— START Raw data —

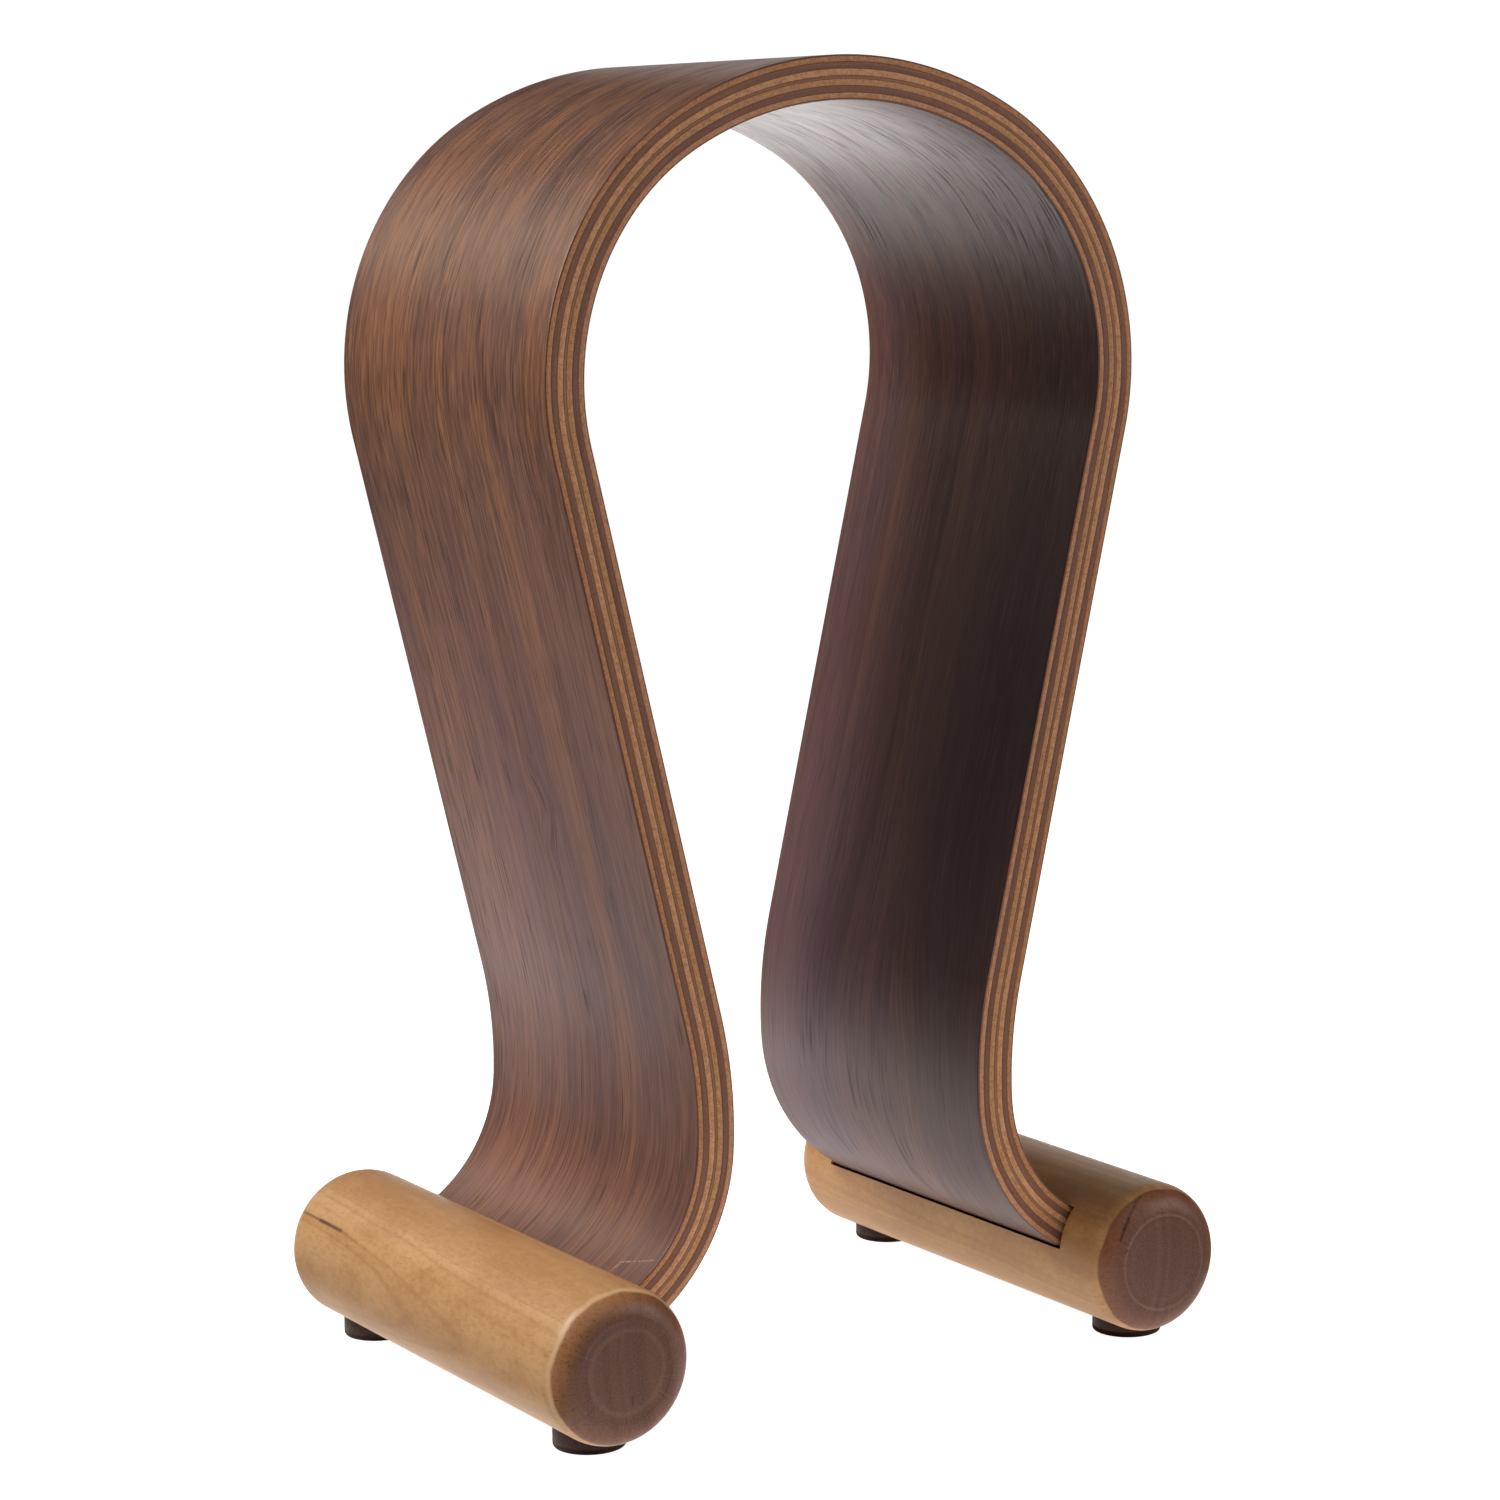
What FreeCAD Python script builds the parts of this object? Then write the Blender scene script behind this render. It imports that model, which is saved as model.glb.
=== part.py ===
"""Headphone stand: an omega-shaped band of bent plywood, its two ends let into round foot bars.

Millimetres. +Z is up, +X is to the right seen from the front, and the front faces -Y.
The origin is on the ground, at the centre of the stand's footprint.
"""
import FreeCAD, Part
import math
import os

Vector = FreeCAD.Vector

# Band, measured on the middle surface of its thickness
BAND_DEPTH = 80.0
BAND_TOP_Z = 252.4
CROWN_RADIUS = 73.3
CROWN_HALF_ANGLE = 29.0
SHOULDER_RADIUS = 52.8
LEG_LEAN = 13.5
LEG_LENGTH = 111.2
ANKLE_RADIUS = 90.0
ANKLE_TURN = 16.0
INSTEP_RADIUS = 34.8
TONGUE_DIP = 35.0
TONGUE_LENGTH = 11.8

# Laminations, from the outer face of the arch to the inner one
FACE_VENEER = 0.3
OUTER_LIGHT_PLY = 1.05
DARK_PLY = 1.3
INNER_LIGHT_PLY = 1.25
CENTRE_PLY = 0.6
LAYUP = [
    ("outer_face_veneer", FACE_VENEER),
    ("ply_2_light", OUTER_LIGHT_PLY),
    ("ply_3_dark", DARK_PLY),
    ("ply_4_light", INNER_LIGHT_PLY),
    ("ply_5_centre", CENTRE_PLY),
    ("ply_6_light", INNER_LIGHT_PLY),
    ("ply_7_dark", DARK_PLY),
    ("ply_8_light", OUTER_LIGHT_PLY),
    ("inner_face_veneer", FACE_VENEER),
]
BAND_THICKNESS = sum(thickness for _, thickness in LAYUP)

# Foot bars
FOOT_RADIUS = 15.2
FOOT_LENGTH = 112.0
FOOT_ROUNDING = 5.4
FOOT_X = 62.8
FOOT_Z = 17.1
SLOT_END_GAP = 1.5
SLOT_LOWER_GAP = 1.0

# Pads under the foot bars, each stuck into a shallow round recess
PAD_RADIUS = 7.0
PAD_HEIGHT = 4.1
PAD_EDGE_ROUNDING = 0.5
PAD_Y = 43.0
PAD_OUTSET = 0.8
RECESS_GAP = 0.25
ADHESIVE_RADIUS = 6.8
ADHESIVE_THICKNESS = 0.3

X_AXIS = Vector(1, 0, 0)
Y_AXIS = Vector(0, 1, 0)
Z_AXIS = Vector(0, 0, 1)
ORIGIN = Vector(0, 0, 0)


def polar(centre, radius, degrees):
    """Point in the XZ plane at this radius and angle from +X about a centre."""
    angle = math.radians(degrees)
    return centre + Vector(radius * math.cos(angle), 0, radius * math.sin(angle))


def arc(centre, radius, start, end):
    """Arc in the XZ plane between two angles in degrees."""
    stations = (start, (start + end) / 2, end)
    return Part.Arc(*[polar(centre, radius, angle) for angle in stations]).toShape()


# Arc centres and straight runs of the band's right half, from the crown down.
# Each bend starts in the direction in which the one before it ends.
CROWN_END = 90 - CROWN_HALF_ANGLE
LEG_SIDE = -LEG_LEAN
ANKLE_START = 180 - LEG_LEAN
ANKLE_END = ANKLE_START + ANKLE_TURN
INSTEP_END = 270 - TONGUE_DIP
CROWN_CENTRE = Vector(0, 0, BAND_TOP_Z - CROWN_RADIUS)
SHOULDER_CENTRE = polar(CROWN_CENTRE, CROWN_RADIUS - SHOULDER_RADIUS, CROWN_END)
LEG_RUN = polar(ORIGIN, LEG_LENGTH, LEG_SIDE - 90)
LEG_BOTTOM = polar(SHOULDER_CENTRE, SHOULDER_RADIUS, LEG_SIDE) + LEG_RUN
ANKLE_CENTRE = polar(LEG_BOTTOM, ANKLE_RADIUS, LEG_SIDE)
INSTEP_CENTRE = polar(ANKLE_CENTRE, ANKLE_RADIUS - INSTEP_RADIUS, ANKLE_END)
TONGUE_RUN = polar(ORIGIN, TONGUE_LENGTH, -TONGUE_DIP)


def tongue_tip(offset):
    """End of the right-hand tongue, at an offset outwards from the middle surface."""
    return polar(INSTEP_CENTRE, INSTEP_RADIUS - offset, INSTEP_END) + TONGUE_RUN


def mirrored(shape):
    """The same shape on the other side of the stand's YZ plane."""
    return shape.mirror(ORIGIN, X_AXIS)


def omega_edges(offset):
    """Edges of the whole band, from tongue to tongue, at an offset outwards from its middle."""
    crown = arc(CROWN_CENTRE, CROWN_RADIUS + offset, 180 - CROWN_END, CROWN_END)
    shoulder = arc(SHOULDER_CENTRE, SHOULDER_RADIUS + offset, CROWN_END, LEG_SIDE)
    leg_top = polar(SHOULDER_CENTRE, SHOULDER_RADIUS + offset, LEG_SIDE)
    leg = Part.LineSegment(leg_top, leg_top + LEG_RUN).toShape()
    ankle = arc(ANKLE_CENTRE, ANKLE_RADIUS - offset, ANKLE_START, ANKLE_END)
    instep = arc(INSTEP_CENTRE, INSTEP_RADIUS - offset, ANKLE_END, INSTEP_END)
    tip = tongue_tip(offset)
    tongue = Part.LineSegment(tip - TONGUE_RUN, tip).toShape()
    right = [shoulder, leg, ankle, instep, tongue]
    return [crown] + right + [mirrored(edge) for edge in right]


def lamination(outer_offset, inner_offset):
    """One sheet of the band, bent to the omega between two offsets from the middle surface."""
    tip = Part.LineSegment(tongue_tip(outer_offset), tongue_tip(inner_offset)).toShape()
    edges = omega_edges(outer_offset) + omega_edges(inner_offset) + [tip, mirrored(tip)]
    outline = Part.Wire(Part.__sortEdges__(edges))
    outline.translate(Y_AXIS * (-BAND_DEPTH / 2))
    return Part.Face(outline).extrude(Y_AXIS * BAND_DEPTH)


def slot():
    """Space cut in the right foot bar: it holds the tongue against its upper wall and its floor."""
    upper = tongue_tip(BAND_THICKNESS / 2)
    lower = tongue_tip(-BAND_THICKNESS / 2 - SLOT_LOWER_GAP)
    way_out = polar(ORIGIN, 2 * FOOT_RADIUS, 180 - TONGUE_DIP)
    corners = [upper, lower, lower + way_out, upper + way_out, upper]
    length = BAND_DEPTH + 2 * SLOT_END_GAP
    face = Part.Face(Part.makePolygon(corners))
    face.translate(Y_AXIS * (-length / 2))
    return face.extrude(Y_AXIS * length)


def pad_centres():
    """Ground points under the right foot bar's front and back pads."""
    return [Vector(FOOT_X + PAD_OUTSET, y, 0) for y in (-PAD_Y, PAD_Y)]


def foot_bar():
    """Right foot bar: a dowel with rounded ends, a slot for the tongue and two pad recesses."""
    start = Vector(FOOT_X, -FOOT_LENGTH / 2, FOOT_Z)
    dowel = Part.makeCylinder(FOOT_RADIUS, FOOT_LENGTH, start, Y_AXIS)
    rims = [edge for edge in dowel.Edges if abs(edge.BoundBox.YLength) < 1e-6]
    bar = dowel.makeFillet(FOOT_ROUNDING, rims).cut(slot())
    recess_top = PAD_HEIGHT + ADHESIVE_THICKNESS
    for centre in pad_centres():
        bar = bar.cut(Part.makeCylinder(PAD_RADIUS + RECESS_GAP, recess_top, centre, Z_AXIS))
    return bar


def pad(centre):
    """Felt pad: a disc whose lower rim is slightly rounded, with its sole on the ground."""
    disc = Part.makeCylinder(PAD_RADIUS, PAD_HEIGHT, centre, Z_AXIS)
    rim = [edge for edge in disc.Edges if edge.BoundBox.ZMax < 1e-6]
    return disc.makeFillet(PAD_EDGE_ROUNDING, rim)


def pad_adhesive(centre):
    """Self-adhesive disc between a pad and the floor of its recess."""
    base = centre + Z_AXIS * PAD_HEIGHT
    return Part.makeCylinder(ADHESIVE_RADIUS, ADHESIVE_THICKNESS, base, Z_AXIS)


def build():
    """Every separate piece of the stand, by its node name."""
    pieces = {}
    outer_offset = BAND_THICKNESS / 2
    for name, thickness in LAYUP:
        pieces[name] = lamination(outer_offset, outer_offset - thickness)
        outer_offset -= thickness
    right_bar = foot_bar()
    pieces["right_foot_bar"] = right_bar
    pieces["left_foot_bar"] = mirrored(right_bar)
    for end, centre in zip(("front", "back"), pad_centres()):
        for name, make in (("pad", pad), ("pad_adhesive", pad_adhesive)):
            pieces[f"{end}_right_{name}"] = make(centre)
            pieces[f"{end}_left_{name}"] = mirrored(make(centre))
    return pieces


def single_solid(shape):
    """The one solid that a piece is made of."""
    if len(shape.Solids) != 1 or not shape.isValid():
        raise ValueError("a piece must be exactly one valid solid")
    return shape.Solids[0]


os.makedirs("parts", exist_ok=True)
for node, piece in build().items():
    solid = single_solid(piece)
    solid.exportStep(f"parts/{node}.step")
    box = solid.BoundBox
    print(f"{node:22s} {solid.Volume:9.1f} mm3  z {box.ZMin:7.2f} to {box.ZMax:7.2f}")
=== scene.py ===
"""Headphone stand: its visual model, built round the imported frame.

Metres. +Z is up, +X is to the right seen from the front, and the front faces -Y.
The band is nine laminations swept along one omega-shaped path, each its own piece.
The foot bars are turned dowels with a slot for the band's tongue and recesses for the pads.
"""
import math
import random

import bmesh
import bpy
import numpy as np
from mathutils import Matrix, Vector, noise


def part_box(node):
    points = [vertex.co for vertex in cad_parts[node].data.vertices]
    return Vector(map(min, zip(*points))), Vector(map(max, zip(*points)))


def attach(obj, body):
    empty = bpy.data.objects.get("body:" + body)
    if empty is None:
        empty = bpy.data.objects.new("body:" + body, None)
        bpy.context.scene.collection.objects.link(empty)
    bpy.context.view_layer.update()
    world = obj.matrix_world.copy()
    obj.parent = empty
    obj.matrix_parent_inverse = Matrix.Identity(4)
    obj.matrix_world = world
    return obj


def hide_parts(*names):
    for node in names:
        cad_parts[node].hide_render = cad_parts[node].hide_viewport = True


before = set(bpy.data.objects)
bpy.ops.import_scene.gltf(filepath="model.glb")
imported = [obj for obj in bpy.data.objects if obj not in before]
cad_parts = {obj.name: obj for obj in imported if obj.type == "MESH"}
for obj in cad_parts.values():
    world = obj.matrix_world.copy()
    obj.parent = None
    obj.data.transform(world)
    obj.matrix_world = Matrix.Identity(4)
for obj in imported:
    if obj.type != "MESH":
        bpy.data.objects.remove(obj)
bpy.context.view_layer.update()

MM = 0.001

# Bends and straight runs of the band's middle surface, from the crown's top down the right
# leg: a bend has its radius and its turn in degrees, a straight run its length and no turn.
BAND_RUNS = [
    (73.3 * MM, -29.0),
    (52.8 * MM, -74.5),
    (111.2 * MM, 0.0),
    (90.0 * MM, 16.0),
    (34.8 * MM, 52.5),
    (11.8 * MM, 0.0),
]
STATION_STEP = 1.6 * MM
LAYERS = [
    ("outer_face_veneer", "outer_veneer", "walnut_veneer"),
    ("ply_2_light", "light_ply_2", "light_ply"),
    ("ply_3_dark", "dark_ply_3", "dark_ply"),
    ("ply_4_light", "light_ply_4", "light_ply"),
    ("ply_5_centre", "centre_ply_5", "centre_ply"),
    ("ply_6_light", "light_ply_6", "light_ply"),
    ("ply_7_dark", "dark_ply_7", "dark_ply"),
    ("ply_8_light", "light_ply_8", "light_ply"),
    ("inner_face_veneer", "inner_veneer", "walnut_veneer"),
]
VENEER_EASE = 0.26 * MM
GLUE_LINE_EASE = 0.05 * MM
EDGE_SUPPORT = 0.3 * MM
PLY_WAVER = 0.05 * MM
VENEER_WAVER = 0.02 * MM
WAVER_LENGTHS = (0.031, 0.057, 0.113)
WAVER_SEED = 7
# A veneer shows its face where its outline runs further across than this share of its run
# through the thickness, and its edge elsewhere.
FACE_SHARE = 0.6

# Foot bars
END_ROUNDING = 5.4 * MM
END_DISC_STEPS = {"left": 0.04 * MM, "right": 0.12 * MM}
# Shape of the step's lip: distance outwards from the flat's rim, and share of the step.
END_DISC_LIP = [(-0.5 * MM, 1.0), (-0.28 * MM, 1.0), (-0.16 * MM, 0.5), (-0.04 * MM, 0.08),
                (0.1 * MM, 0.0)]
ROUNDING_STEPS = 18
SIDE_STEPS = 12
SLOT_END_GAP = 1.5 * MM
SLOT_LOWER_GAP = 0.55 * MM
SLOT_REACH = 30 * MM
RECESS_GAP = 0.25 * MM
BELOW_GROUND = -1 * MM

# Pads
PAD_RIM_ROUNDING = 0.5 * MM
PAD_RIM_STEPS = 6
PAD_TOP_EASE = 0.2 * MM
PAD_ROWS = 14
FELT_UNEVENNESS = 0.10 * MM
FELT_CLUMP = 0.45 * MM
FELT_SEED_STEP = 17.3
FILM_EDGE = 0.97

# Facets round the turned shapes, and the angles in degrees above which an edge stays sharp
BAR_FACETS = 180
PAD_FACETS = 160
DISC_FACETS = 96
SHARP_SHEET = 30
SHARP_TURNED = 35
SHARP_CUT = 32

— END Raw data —

Write out a verbatim copy of the data, beginning with its first line and ending with the line that contains "Vector = FreeCAD.Vector".

**Result below:**
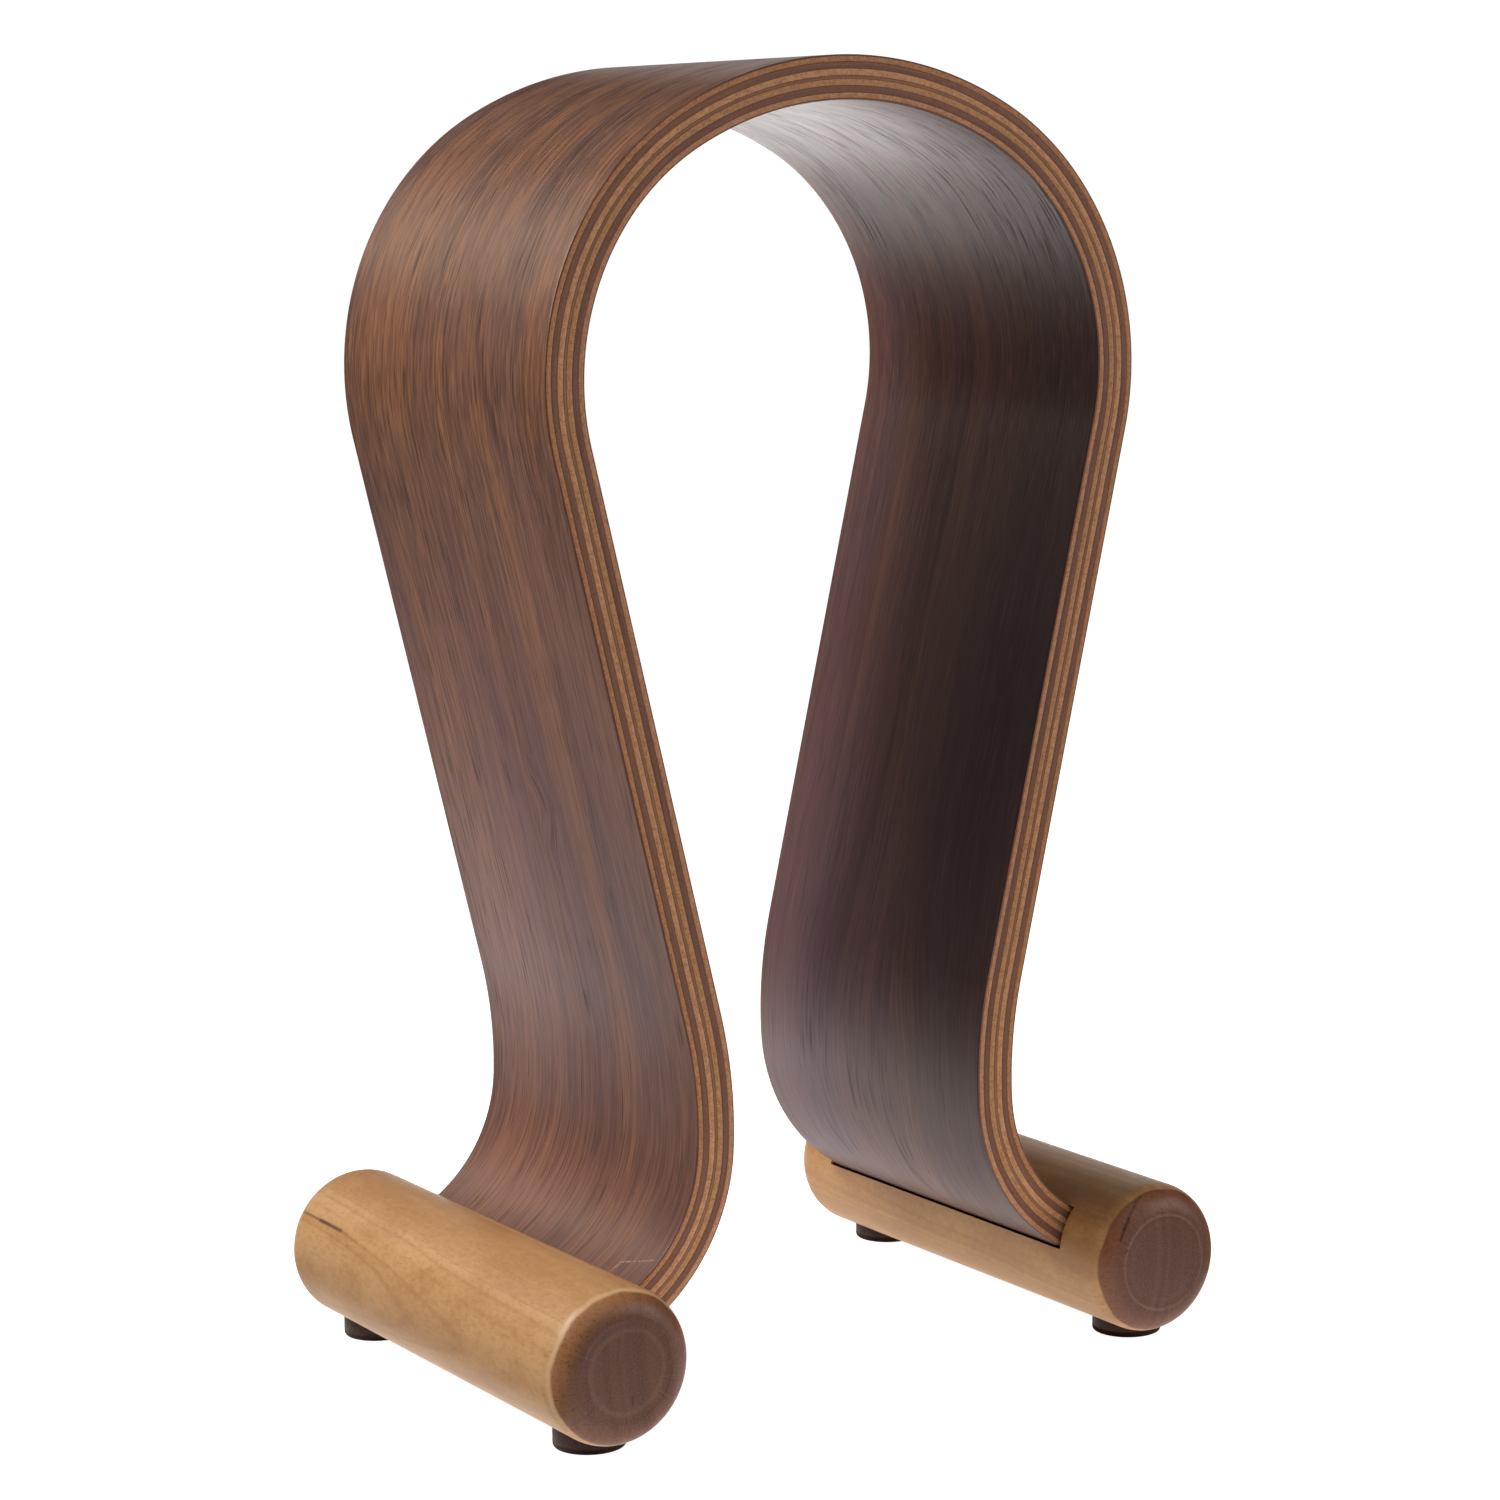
What FreeCAD Python script builds the parts of this object? Then write the Blender scene script behind this render. It imports that model, which is saved as model.glb.
=== part.py ===
"""Headphone stand: an omega-shaped band of bent plywood, its two ends let into round foot bars.

Millimetres. +Z is up, +X is to the right seen from the front, and the front faces -Y.
The origin is on the ground, at the centre of the stand's footprint.
"""
import FreeCAD, Part
import math
import os

Vector = FreeCAD.Vector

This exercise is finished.